Another problem arising from the film being so dialogue-driven is the difficulty in understanding some of the dialogue spoken by the alien creatures. Between the faux-Japanese accents of the Federation authorities and the incomprehensible pidgin-English of Jar Jar Binks, it is often difficult to follow some of the conversations. Using subtitles consistently throughout the film for all alien characters might have gone a long way in comprehensibility.
Finally, perhaps one of the most exasperating aspects of the film is the character of Jar Jar Binks, a special effect of the annoying kind. This entirely computer-generated comic relief character is not only often difficult to understand, but distracting to watch. And while his appeal is strictly targeted to the younger set, the pratfalls, physical comedy, and scatalogical humor will not impress, and possibly even alienate, older audiences. Not only is his presence unnecessary, but it often detracts from the milieu that the film tries to achieve.

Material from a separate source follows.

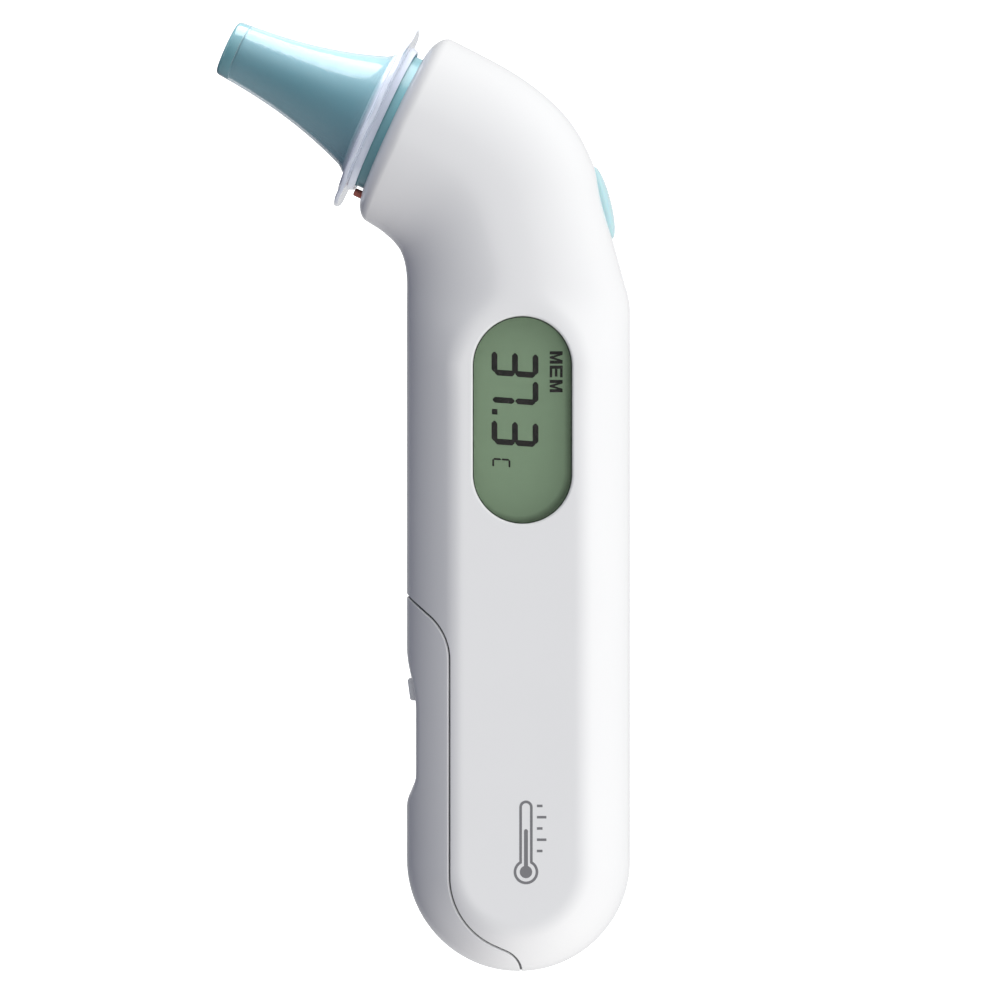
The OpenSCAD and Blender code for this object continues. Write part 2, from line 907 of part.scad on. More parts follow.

Instead of being the bittersweet first chapter of Anakin Skywalker's descent into corruption, "Star Wars Episode I: The Phantom Menace" comes off more as a special-effects extravaganza with plenty to see. Unfortunately, it lacks the emotional hooks needed to make it a truly captivating and wondrous experience. And while it certainly does warrant a look, if only to satiate one's curiosity and capture some of the wonder of George Lucas' universe, this latest chapter in the "Star Wars" saga is not the state of cinematic nirvana that audiences are clamoring for. I only hope that Lucas' next installment, scheduled to hit theaters in 2002, will put in as much, if not more, effort on the storytelling elements as it does the visual elements.